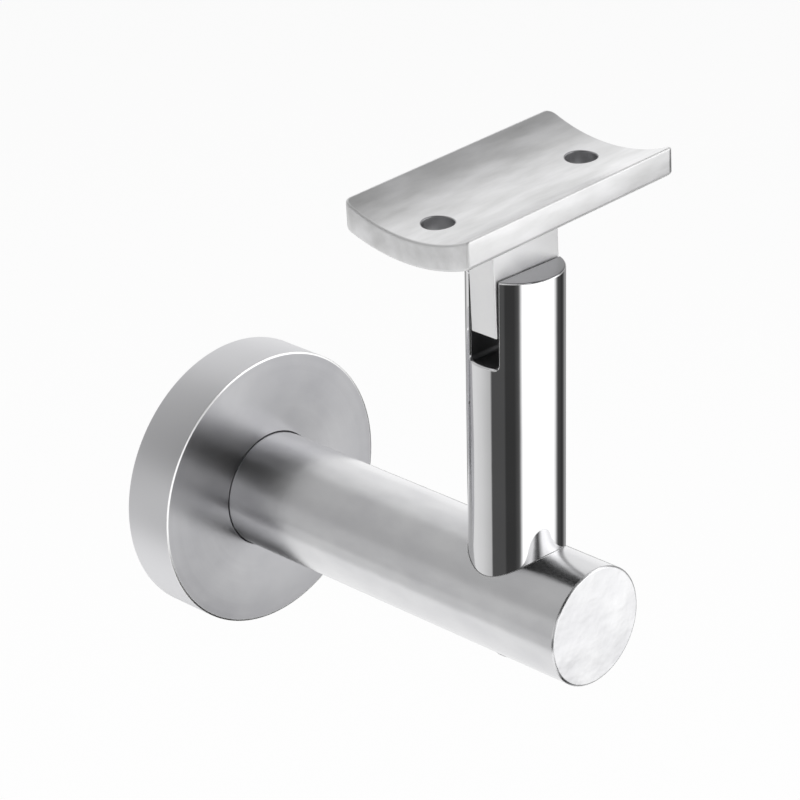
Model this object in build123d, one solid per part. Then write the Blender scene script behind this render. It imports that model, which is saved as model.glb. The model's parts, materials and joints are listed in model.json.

* * *

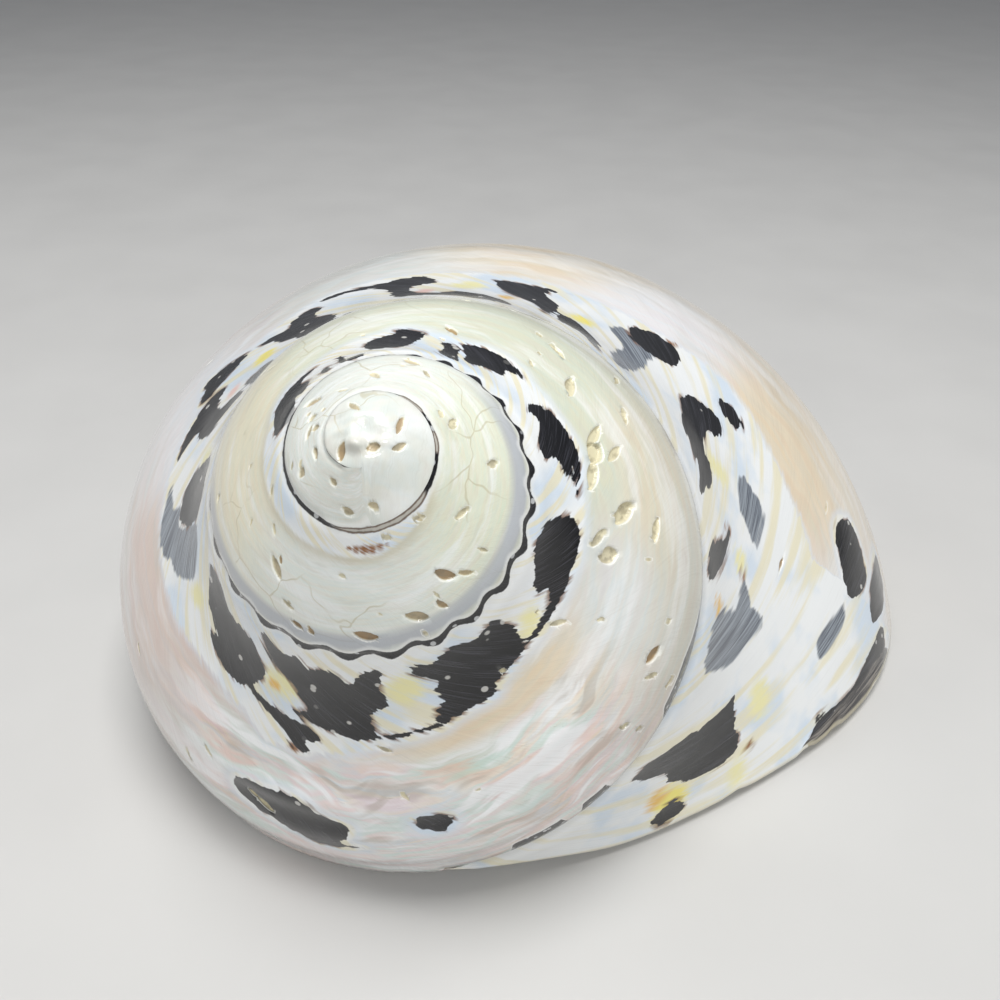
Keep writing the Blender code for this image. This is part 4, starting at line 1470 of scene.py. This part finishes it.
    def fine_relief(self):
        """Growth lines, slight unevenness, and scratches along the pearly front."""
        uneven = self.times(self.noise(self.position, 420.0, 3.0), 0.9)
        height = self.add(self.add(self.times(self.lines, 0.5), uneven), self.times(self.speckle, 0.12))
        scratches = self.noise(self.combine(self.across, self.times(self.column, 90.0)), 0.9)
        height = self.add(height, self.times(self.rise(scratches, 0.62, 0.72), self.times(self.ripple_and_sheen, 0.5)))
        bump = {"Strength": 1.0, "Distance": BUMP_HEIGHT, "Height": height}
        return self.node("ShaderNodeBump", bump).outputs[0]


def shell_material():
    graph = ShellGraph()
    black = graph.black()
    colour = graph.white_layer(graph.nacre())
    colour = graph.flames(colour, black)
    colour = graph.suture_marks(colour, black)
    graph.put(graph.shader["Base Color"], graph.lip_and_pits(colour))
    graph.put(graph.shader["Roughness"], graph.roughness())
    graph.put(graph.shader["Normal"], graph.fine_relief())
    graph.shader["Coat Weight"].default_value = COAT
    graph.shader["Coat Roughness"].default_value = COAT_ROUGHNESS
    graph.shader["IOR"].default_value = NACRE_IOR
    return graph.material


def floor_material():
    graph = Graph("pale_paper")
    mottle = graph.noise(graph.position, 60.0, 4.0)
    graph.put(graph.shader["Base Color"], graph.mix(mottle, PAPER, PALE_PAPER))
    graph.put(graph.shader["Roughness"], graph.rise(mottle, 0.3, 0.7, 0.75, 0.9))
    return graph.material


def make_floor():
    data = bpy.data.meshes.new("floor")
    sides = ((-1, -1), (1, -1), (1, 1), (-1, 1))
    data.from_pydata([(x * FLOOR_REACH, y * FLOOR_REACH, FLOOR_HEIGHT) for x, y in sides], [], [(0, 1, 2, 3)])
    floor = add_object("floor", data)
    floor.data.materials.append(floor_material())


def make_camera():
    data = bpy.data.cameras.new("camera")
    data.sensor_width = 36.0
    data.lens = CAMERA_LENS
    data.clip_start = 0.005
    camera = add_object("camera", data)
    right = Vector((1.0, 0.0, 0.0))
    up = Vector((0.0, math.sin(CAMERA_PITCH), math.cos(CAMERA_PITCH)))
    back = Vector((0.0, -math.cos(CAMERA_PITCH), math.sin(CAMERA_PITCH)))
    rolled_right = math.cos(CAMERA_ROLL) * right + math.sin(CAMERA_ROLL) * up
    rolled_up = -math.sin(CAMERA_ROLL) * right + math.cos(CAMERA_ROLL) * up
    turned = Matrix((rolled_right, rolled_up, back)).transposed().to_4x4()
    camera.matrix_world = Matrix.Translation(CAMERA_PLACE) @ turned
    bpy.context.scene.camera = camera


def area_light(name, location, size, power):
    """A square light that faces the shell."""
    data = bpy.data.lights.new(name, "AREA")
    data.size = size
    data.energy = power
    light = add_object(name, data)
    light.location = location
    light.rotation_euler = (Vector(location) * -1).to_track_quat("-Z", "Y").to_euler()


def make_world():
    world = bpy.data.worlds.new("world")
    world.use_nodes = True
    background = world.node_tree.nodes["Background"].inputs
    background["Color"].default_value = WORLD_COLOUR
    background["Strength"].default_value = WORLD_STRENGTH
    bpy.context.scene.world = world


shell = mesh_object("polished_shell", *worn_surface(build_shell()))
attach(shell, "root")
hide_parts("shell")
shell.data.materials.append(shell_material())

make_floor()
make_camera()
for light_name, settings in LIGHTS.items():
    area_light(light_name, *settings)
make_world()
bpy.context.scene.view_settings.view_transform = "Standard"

- **Goal**:
Keep both end lines and retype everything in the records above from the line containing "Keep writing the" through the line containing "floor.data.materials.append(floor_material())", exactly, with nothing else.

- **Task answer**:
Keep writing the Blender code for this image. This is part 4, starting at line 1470 of scene.py. This part finishes it.
    def fine_relief(self):
        """Growth lines, slight unevenness, and scratches along the pearly front."""
        uneven = self.times(self.noise(self.position, 420.0, 3.0), 0.9)
        height = self.add(self.add(self.times(self.lines, 0.5), uneven), self.times(self.speckle, 0.12))
        scratches = self.noise(self.combine(self.across, self.times(self.column, 90.0)), 0.9)
        height = self.add(height, self.times(self.rise(scratches, 0.62, 0.72), self.times(self.ripple_and_sheen, 0.5)))
        bump = {"Strength": 1.0, "Distance": BUMP_HEIGHT, "Height": height}
        return self.node("ShaderNodeBump", bump).outputs[0]


def shell_material():
    graph = ShellGraph()
    black = graph.black()
    colour = graph.white_layer(graph.nacre())
    colour = graph.flames(colour, black)
    colour = graph.suture_marks(colour, black)
    graph.put(graph.shader["Base Color"], graph.lip_and_pits(colour))
    graph.put(graph.shader["Roughness"], graph.roughness())
    graph.put(graph.shader["Normal"], graph.fine_relief())
    graph.shader["Coat Weight"].default_value = COAT
    graph.shader["Coat Roughness"].default_value = COAT_ROUGHNESS
    graph.shader["IOR"].default_value = NACRE_IOR
    return graph.material


def floor_material():
    graph = Graph("pale_paper")
    mottle = graph.noise(graph.position, 60.0, 4.0)
    graph.put(graph.shader["Base Color"], graph.mix(mottle, PAPER, PALE_PAPER))
    graph.put(graph.shader["Roughness"], graph.rise(mottle, 0.3, 0.7, 0.75, 0.9))
    return graph.material


def make_floor():
    data = bpy.data.meshes.new("floor")
    sides = ((-1, -1), (1, -1), (1, 1), (-1, 1))
    data.from_pydata([(x * FLOOR_REACH, y * FLOOR_REACH, FLOOR_HEIGHT) for x, y in sides], [], [(0, 1, 2, 3)])
    floor = add_object("floor", data)
    floor.data.materials.append(floor_material())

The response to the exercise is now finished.